| WHAT THE TASK REQUIRES |
Write out all the material exactly. Leave nothing out.
-- start of INFORMATION PROVIDED --
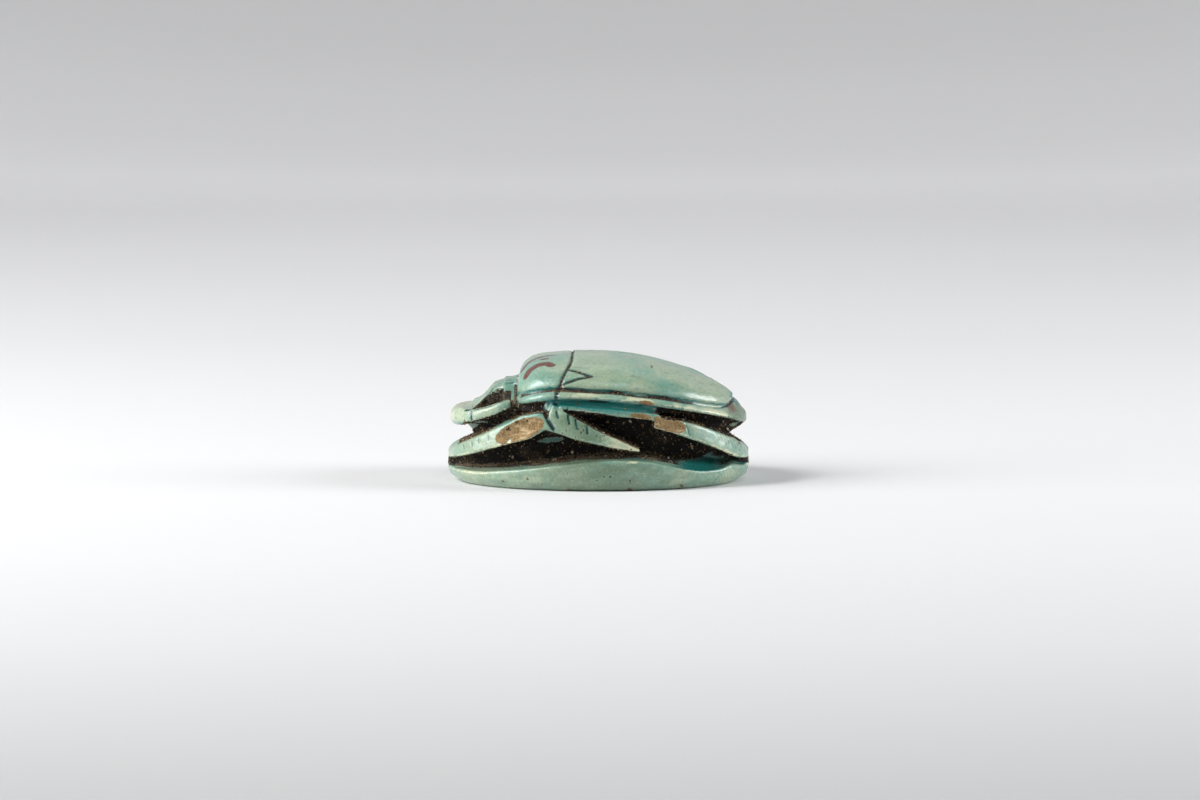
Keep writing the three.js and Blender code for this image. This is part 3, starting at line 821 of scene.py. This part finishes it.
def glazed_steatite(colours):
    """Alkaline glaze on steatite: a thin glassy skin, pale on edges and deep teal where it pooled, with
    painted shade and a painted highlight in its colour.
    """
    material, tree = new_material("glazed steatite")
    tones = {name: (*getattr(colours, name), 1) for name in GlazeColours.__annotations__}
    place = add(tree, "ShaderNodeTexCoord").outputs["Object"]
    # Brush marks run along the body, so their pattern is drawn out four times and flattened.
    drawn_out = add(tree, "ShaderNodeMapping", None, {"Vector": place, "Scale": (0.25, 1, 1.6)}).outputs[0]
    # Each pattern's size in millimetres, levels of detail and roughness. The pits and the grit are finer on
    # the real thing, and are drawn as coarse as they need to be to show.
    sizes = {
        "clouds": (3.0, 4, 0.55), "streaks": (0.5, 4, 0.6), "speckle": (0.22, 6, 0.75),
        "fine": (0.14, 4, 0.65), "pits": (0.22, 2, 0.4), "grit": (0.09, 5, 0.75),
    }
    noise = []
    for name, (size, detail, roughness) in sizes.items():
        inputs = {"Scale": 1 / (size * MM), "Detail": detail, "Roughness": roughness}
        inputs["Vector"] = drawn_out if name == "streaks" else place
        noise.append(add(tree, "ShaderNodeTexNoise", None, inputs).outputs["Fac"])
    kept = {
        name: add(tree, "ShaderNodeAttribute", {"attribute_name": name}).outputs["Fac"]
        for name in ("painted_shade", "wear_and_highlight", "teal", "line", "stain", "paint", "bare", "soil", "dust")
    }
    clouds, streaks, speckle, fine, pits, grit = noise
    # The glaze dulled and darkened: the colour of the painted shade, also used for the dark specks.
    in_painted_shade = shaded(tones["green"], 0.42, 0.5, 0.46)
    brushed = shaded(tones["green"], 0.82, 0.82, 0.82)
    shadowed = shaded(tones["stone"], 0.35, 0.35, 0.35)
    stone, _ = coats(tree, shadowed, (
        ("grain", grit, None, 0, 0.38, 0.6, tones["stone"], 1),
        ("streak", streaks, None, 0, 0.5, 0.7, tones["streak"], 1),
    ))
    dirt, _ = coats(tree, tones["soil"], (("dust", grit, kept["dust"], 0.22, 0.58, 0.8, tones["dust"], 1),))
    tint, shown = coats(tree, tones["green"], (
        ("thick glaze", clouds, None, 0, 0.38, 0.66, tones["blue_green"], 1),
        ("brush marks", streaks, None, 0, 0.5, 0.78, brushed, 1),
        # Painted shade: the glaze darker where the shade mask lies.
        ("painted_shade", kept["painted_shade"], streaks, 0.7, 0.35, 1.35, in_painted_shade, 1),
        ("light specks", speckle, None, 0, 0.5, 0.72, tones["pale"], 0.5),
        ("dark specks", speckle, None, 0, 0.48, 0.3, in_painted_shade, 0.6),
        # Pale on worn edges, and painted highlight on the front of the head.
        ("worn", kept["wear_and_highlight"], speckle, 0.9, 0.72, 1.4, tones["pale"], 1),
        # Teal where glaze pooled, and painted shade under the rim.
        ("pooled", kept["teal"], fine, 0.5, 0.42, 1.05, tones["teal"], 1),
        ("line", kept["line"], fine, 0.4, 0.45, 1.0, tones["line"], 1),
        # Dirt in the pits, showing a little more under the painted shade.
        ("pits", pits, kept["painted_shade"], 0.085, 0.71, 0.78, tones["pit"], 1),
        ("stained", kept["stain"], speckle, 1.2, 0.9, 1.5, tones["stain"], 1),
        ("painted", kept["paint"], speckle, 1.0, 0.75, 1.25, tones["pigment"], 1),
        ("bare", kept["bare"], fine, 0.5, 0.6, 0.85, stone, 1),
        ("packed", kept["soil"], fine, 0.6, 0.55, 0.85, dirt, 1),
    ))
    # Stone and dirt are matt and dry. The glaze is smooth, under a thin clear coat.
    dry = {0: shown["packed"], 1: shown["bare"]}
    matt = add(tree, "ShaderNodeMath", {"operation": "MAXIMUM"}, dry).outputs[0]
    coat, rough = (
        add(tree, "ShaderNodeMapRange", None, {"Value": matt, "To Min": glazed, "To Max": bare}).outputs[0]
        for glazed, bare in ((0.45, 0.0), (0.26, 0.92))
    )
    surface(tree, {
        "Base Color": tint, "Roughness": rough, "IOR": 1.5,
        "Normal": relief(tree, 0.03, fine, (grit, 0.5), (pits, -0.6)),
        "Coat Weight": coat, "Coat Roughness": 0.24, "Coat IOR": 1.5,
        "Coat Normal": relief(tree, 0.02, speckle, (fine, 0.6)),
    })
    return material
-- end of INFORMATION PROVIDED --
| RESULT FOR THIS EXERCISE |
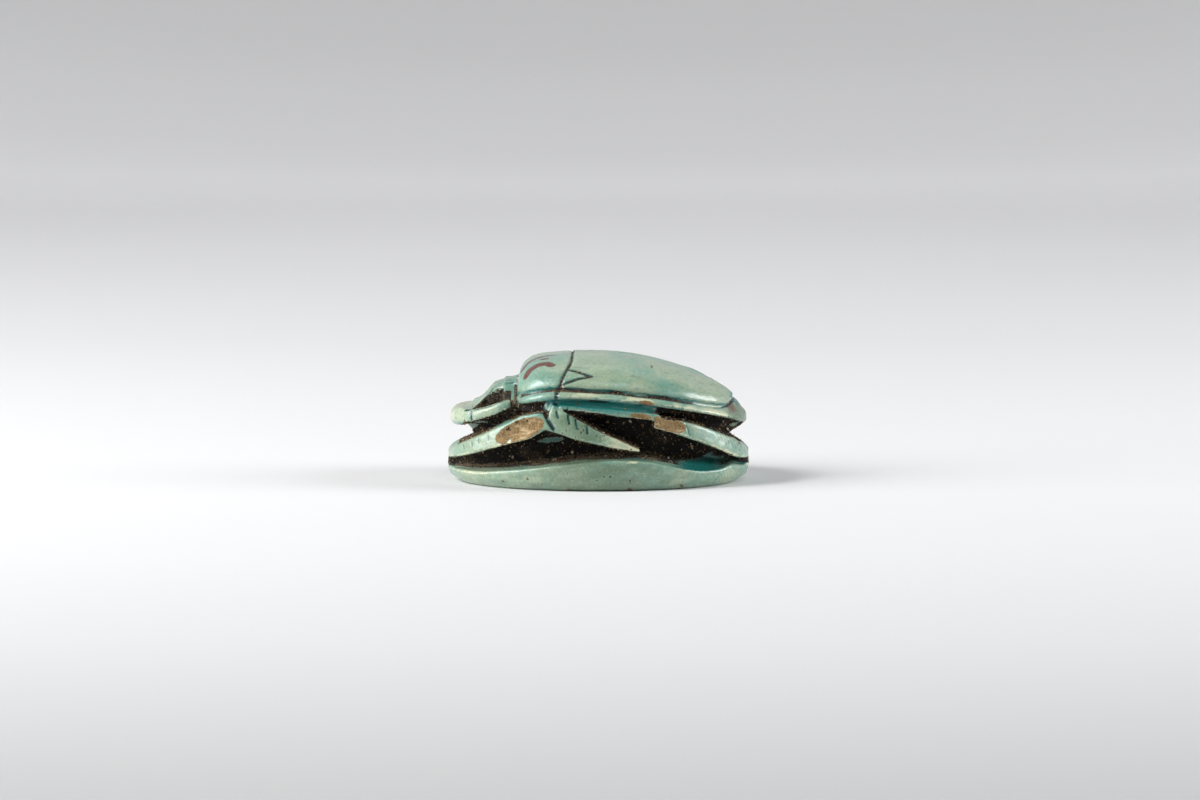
Keep writing the three.js and Blender code for this image. This is part 3, starting at line 821 of scene.py. This part finishes it.
def glazed_steatite(colours):
    """Alkaline glaze on steatite: a thin glassy skin, pale on edges and deep teal where it pooled, with
    painted shade and a painted highlight in its colour.
    """
    material, tree = new_material("glazed steatite")
    tones = {name: (*getattr(colours, name), 1) for name in GlazeColours.__annotations__}
    place = add(tree, "ShaderNodeTexCoord").outputs["Object"]
    # Brush marks run along the body, so their pattern is drawn out four times and flattened.
    drawn_out = add(tree, "ShaderNodeMapping", None, {"Vector": place, "Scale": (0.25, 1, 1.6)}).outputs[0]
    # Each pattern's size in millimetres, levels of detail and roughness. The pits and the grit are finer on
    # the real thing, and are drawn as coarse as they need to be to show.
    sizes = {
        "clouds": (3.0, 4, 0.55), "streaks": (0.5, 4, 0.6), "speckle": (0.22, 6, 0.75),
        "fine": (0.14, 4, 0.65), "pits": (0.22, 2, 0.4), "grit": (0.09, 5, 0.75),
    }
    noise = []
    for name, (size, detail, roughness) in sizes.items():
        inputs = {"Scale": 1 / (size * MM), "Detail": detail, "Roughness": roughness}
        inputs["Vector"] = drawn_out if name == "streaks" else place
        noise.append(add(tree, "ShaderNodeTexNoise", None, inputs).outputs["Fac"])
    kept = {
        name: add(tree, "ShaderNodeAttribute", {"attribute_name": name}).outputs["Fac"]
        for name in ("painted_shade", "wear_and_highlight", "teal", "line", "stain", "paint", "bare", "soil", "dust")
    }
    clouds, streaks, speckle, fine, pits, grit = noise
    # The glaze dulled and darkened: the colour of the painted shade, also used for the dark specks.
    in_painted_shade = shaded(tones["green"], 0.42, 0.5, 0.46)
    brushed = shaded(tones["green"], 0.82, 0.82, 0.82)
    shadowed = shaded(tones["stone"], 0.35, 0.35, 0.35)
    stone, _ = coats(tree, shadowed, (
        ("grain", grit, None, 0, 0.38, 0.6, tones["stone"], 1),
        ("streak", streaks, None, 0, 0.5, 0.7, tones["streak"], 1),
    ))
    dirt, _ = coats(tree, tones["soil"], (("dust", grit, kept["dust"], 0.22, 0.58, 0.8, tones["dust"], 1),))
    tint, shown = coats(tree, tones["green"], (
        ("thick glaze", clouds, None, 0, 0.38, 0.66, tones["blue_green"], 1),
        ("brush marks", streaks, None, 0, 0.5, 0.78, brushed, 1),
        # Painted shade: the glaze darker where the shade mask lies.
        ("painted_shade", kept["painted_shade"], streaks, 0.7, 0.35, 1.35, in_painted_shade, 1),
        ("light specks", speckle, None, 0, 0.5, 0.72, tones["pale"], 0.5),
        ("dark specks", speckle, None, 0, 0.48, 0.3, in_painted_shade, 0.6),
        # Pale on worn edges, and painted highlight on the front of the head.
        ("worn", kept["wear_and_highlight"], speckle, 0.9, 0.72, 1.4, tones["pale"], 1),
        # Teal where glaze pooled, and painted shade under the rim.
        ("pooled", kept["teal"], fine, 0.5, 0.42, 1.05, tones["teal"], 1),
        ("line", kept["line"], fine, 0.4, 0.45, 1.0, tones["line"], 1),
        # Dirt in the pits, showing a little more under the painted shade.
        ("pits", pits, kept["painted_shade"], 0.085, 0.71, 0.78, tones["pit"], 1),
        ("stained", kept["stain"], speckle, 1.2, 0.9, 1.5, tones["stain"], 1),
        ("painted", kept["paint"], speckle, 1.0, 0.75, 1.25, tones["pigment"], 1),
        ("bare", kept["bare"], fine, 0.5, 0.6, 0.85, stone, 1),
        ("packed", kept["soil"], fine, 0.6, 0.55, 0.85, dirt, 1),
    ))
    # Stone and dirt are matt and dry. The glaze is smooth, under a thin clear coat.
    dry = {0: shown["packed"], 1: shown["bare"]}
    matt = add(tree, "ShaderNodeMath", {"operation": "MAXIMUM"}, dry).outputs[0]
    coat, rough = (
        add(tree, "ShaderNodeMapRange", None, {"Value": matt, "To Min": glazed, "To Max": bare}).outputs[0]
        for glazed, bare in ((0.45, 0.0), (0.26, 0.92))
    )
    surface(tree, {
        "Base Color": tint, "Roughness": rough, "IOR": 1.5,
        "Normal": relief(tree, 0.03, fine, (grit, 0.5), (pits, -0.6)),
        "Coat Weight": coat, "Coat Roughness": 0.24, "Coat IOR": 1.5,
        "Coat Normal": relief(tree, 0.02, speckle, (fine, 0.6)),
    })
    return material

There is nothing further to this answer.